We have provided this update with the consent and support of the De Villota family who, whilst keen to ensure Maria’s care remains the priority, are understanding and appreciative of the concern for her wellbeing.
Marussia F1 team released the following statement yesterday regarding the condition of injured test driver Maria De Villota:
Earlier today, Maria underwent further surgery at Addenbrooke’s Hospital in Cambridge. This was a planned procedure that would depend upon the continued stability of Maria’s head injuries, and this morning the medical team were sufficiently happy with her progress to allow the operation to go ahead.
The surgeons successfully completed the next phase of surgery required to address Maria’s facial injuries. After the lengthy initial procedure, which commenced on Tuesday and concluded on Wednesday, today’s secondary operation took significantly less time.
Since the operation today, Maria’s condition in relation to the head trauma she received has further improved, to the extent that she is now “serious but stable”.
Whilst Maria remains acutely ill, this confirms that she has been responding well to the treatment she has received since her accident. Coupled with the significant progress that has been made with regard to her facial injuries, we feel sufficiently comfortable to proceed with a further update.
On a more personal note, we have taken a great deal of encouragement from today’s developments and the rather more positive signs for Maria’s family.
Marussia F1 team have released the following statement on behalf of the De Villota family:
Addenbrooke’s Hospital, Cambridge
5 July 2012, 20.00hrs
“Maria remains in a critical but stable condition here at Addenbrooke’s Hospital. While there is no further news than that at present, we have at least been able to take encouragement from the fact that Maria has remained stable throughout since the accident, particularly during the first night following such a lengthy surgical procedure as she experienced yesterday.
We, the family, are supporting each other here at Maria’s side and we take great comfort from the remarkable medical care she has been receiving. We remain positive and this is due, in no small part, to the overwhelming expression of love and support for Maria from every corner of the world. We would also wish to thank everyone at the Marussia F1 Team for all the care and attention they have shown us over the past few days.
With our sincere gratitude.”
Isabel De Villota
Representative of the De Villota Family & Maria’s Sister
On Tuesday, Maria De Villota crashed in the Marussia MR-01 during testing, as a result of which she was rushed to hospital in critical condition. It has since been confirmed that she has lost her right eye. Having followed the Marussia team’s press releases and the social media reaction, I have been struck by two key features of motorsport.
Firstly, the accident confirms what we all know, but often conveniently forget: Motorsport is dangerous. Accidents happen, and the consequences can be serious. Every racing driver knows the risks involved, and some are unfortunate enough to be injured doing what they love. When Maria got into her F1 car on Tuesday morning she would not have expected to finish the day in hospital, but such a dramatic turn of events is the result of taking part in an inherently dangerous sport.
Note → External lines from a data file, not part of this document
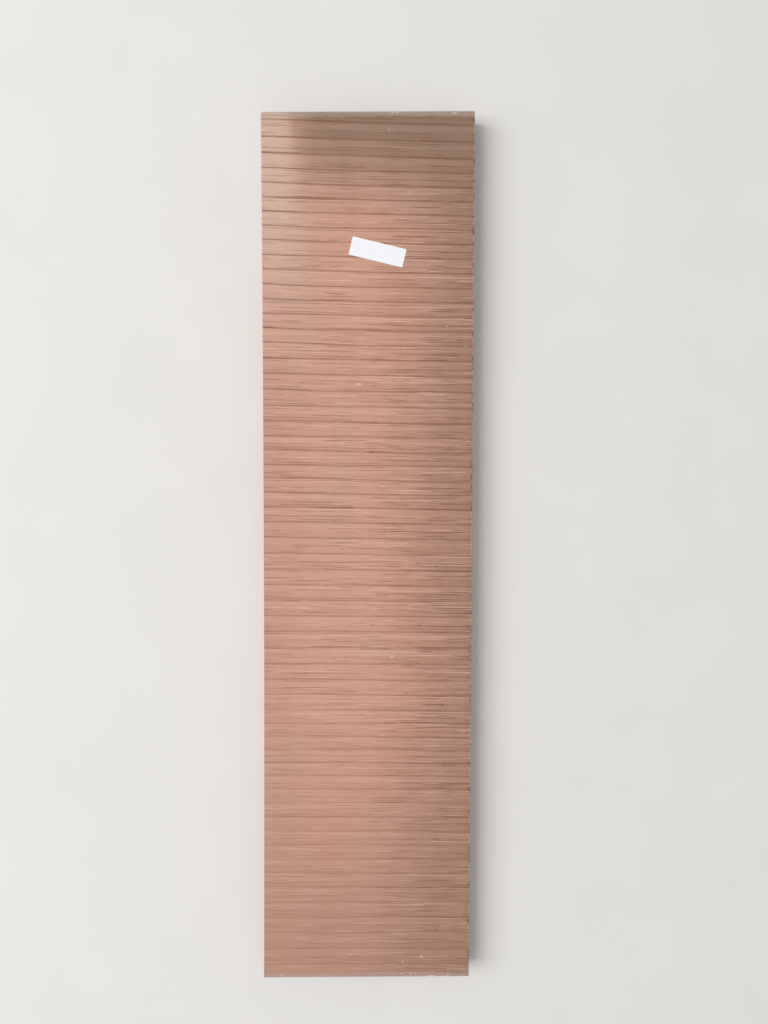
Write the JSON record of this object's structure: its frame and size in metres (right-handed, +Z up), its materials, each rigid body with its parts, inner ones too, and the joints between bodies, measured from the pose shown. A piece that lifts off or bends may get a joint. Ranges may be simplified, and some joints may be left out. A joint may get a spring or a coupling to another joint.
{
  "type": "hardwood board",
  "caption": "Wide rough-sawn hardwood board lying flat, with skew-cut ends, one slightly hollow long edge and a blank paper label on its upper face.",
  "frame": {"origin": "middle of the underside, where the board rests on the floor", "axes": "+X across the width towards the straight edge, +Y along the length towards the labelled end, +Z up through the thickness, out of the labelled face"},
  "size_m": [0.391, 1.623, 0.0512],
  "materials": {
    "sawn_hardwood": "rough sawn, matt",
    "label_paper": "matt white paper"
  },
  "bodies": {
    "root": {"board": "sawn_hardwood", "paper_label": "label_paper"}
  },
  "joints": []
}
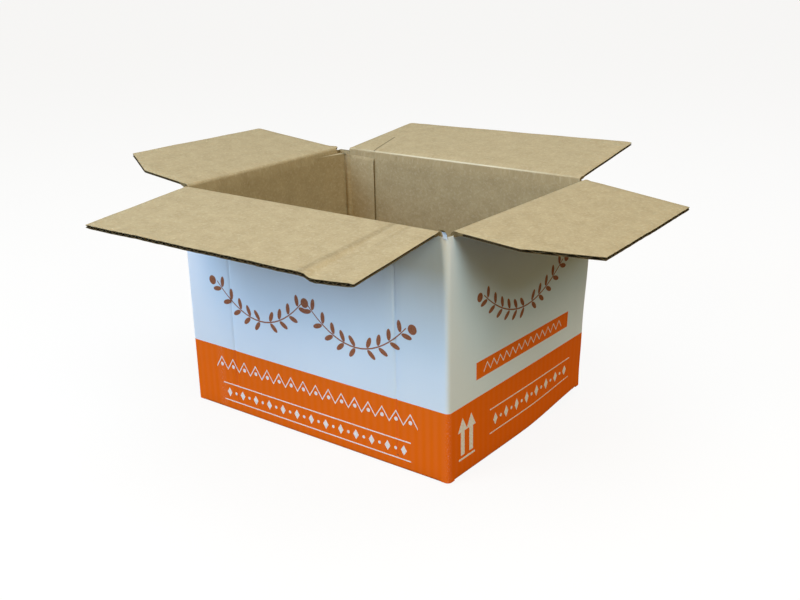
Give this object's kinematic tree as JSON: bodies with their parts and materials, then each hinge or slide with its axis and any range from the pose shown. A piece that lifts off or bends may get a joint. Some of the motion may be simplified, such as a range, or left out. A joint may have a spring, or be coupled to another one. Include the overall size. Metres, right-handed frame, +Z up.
{
  "type": "cardboard box",
  "caption": "Open slotted shipping case of corrugated board with a glued bottom and hinged top flaps folded outwards.",
  "frame": {"origin": "middle of the underside, where the case stands", "axes": "+X along the case's length, +Y from the printed front panel to the back panel, +Z up"},
  "size_m": [0.4228, 0.3628, 0.1798],
  "materials": {
    "board": "matte",
    "hot_melt": "satin"
  },
  "bodies": {
    "case": {"case_body": "board", "tab_glue": "hot_melt", "floor_glue": "hot_melt"},
    "front_flap_body": {"front_flap": "board"},
    "back_flap_body": {"back_flap": "board"},
    "left_flap_body": {"left_flap": "board"},
    "right_flap_body": {"right_flap": "board"}
  },
  "joints": [
    {"name": "front_flap_fold", "type": "hinge", "parent": "case", "child": "front_flap_body", "pos_m": [0, -0.091, 0.17], "axis": [-1, 0, 0], "range_deg": [-84, 185]},
    {"name": "back_flap_fold", "type": "hinge", "parent": "case", "child": "back_flap_body", "pos_m": [0, 0.091, 0.17], "axis": [1, 0, 0], "range_deg": [-93, 175.7]},
    {"name": "left_flap_fold", "type": "hinge", "parent": "case", "child": "left_flap_body", "pos_m": [-0.121, 0, 0.16835], "axis": [0, 1, 0], "range_deg": [-93, 175.7]},
    {"name": "right_flap_fold", "type": "hinge", "parent": "case", "child": "right_flap_body", "pos_m": [0.121, 0, 0.16835], "axis": [0, -1, 0], "range_deg": [-83, 186]}
  ]
}
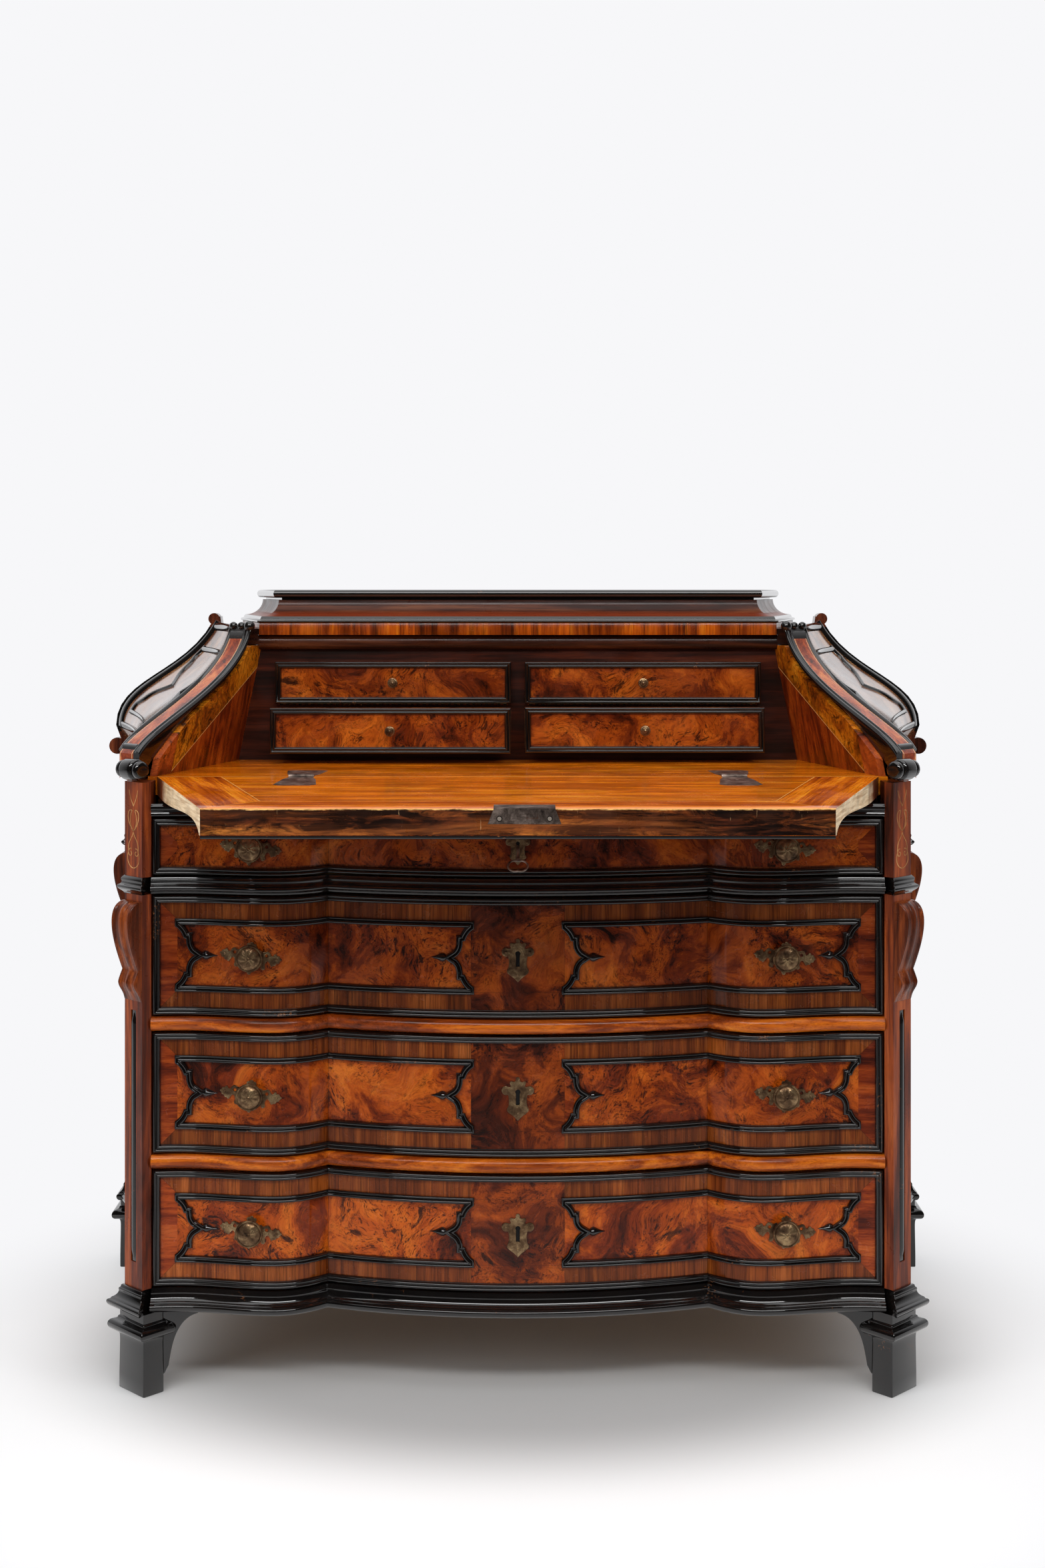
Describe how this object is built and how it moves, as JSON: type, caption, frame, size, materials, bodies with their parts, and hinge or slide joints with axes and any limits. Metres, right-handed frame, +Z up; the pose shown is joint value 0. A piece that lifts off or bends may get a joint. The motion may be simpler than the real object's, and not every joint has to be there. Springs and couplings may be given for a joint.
{
  "type": "slant-front desk",
  "caption": "Slant-front desk with serpentine drawers, a hinged fall, small inner drawers, canted corner posts, ogee side slopes and block feet.",
  "frame": {"origin": "on the floor, under the middle of the desk with its fall open", "axes": "+X to the viewer's right, +Y from the front to the back, +Z up"},
  "size_m": [1.294, 0.8138, 1.06],
  "materials": {
    "walnut": "french polished walnut",
    "burr_walnut": "polished burr walnut veneer",
    "light_walnut": "polished straight-grained walnut veneer",
    "ebonised_wood": "glossy black stained pearwood",
    "pine": "bare aged softwood",
    "patinated_brass": "dull patinated brass",
    "iron": "dark wrought iron"
  },
  "bodies": {
    "carcase": {"feet": "ebonised_wood", "base_moulding": "ebonised_wood", "bottom_board": "pine", "sides": "walnut", "back_boards": "pine", "posts": "walnut", "post_strips": "ebonised_wood", "consoles": "walnut", "dust_boards": "pine", "cushion_rails": "light_walnut", "waist_moulding": "ebonised_wood", "top_rail": "ebonised_wood", "drawer_guides": "pine", "writing_bed": "light_walnut", "cheeks": "burr_walnut", "side_slopes": "burr_walnut", "slope_mouldings": "ebonised_wood", "hip_stiles": "walnut", "hip_trim": "ebonised_wood", "rear_stiles": "walnut", "top_back": "pine", "top_board": "walnut", "frieze": "light_walnut", "top_mouldings": "ebonised_wood", "cove": "walnut", "dentils": "ebonised_wood", "nest_case": "walnut", "hinge_plates": "iron"},
    "fall": {"fall_board": "light_walnut", "fall_lip": "ebonised_wood", "fall_lock": "iron", "fall_bolt": "iron", "hinge_straps": "iron"},
    "top_drawer": {"drawer_front_1": "burr_walnut", "drawer_box_1": "pine", "drawer_trim_1": "ebonised_wood", "drawer_metal_1": "patinated_brass", "lock_case": "iron"},
    "upper_drawer": {"drawer_front_2": "burr_walnut", "drawer_box_2": "pine", "drawer_trim_2": "ebonised_wood", "drawer_metal_2": "patinated_brass"},
    "middle_drawer": {"drawer_front_3": "burr_walnut", "drawer_box_3": "pine", "drawer_trim_3": "ebonised_wood", "drawer_metal_3": "patinated_brass"},
    "bottom_drawer": {"drawer_front_4": "burr_walnut", "drawer_box_4": "pine", "drawer_trim_4": "ebonised_wood", "drawer_metal_4": "patinated_brass"},
    "key_body": {"key": "iron"},
    "bolt_body": {"lock_bolt": "iron"},
    "small_upper_left": {"small_drawer_1": "burr_walnut", "small_trim_1": "ebonised_wood"},
    "small_lower_left": {"small_drawer_2": "burr_walnut", "small_trim_2": "ebonised_wood"},
    "small_upper_right": {"small_drawer_3": "burr_walnut", "small_trim_3": "ebonised_wood"},
    "small_lower_right": {"small_drawer_4": "burr_walnut", "small_trim_4": "ebonised_wood"}
  },
  "joints": [
    {"name": "fall_hinge", "type": "hinge", "parent": "carcase", "child": "fall", "pos_m": [0, -0.10809, 0.81], "axis": [1, 0, 0], "range_deg": [-146.5, 0]},
    {"name": "top_drawer_slide", "type": "slide", "parent": "carcase", "child": "top_drawer", "axis": [0, -1, 0], "range_m": [0, 0.38]},
    {"name": "upper_drawer_slide", "type": "slide", "parent": "carcase", "child": "upper_drawer", "axis": [0, -1, 0], "range_m": [0, 0.38]},
    {"name": "middle_drawer_slide", "type": "slide", "parent": "carcase", "child": "middle_drawer", "axis": [0, -1, 0], "range_m": [0, 0.38]},
    {"name": "bottom_drawer_slide", "type": "slide", "parent": "carcase", "child": "bottom_drawer", "axis": [0, -1, 0], "range_m": [0, 0.38]},
    {"name": "key_turn", "type": "hinge", "parent": "top_drawer", "child": "key_body", "pos_m": [0, -0.16509, 0.7225], "axis": [0, -0.766, -0.6428], "range_deg": [0, 90]},
    {"name": "bolt_lift", "type": "slide", "parent": "top_drawer", "child": "bolt_body", "axis": [0, 0, 1], "range_m": [0, 0.008]},
    {"name": "small_upper_left_slide", "type": "slide", "parent": "carcase", "child": "small_upper_left", "axis": [0, -1, 0], "range_m": [0, 0.14]},
    {"name": "small_lower_left_slide", "type": "slide", "parent": "carcase", "child": "small_lower_left", "axis": [0, -1, 0], "range_m": [-0.064, 0.076]},
    {"name": "small_upper_right_slide", "type": "slide", "parent": "carcase", "child": "small_upper_right", "axis": [0, -1, 0], "range_m": [-0.004, 0.136]},
    {"name": "small_lower_right_slide", "type": "slide", "parent": "carcase", "child": "small_lower_right", "axis": [0, -1, 0], "range_m": [-0.049, 0.091]}
  ],
  "couplings": [
    {"joint": "bolt_lift", "follows": "key_turn", "m_per_rad": 0.005}
  ]
}
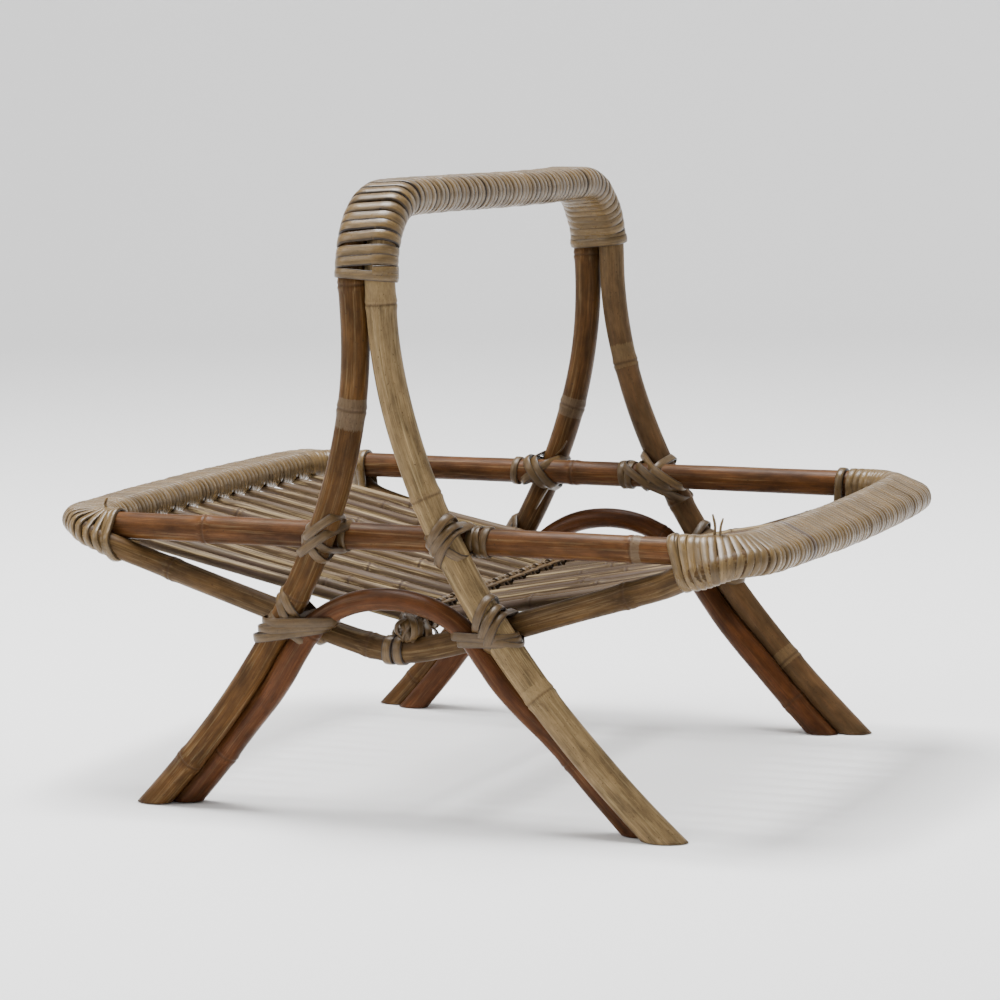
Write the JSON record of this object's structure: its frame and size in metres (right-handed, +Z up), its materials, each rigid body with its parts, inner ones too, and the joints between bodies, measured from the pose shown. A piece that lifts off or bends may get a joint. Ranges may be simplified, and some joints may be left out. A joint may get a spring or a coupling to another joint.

Secondly, and more importantly, the motorsport community is made up of people with genuine affection and concern for each other. Racing is competitive – sometimes to the point of generating conflict between teams and drivers – But there is a softer side to the sport, and this week it came out in full force. Twitter was flooded with messages of support for Maria, her family and the Marussia team. The messages came from teams, drivers and officials in Formula One, as well as racing fans and colleagues throughout the world. The Marussia team’s most recent statement included the following: “…we have been overwhelmed by messages of support for Maria, her family and the Team and we would like to express our sincere gratitude for those.”
Although the accident was a shocking reminder of the risks involved in racing, it resulted in an inspirational display of the unity in the motorsport community. The support will doubtless continue as Maria recovers.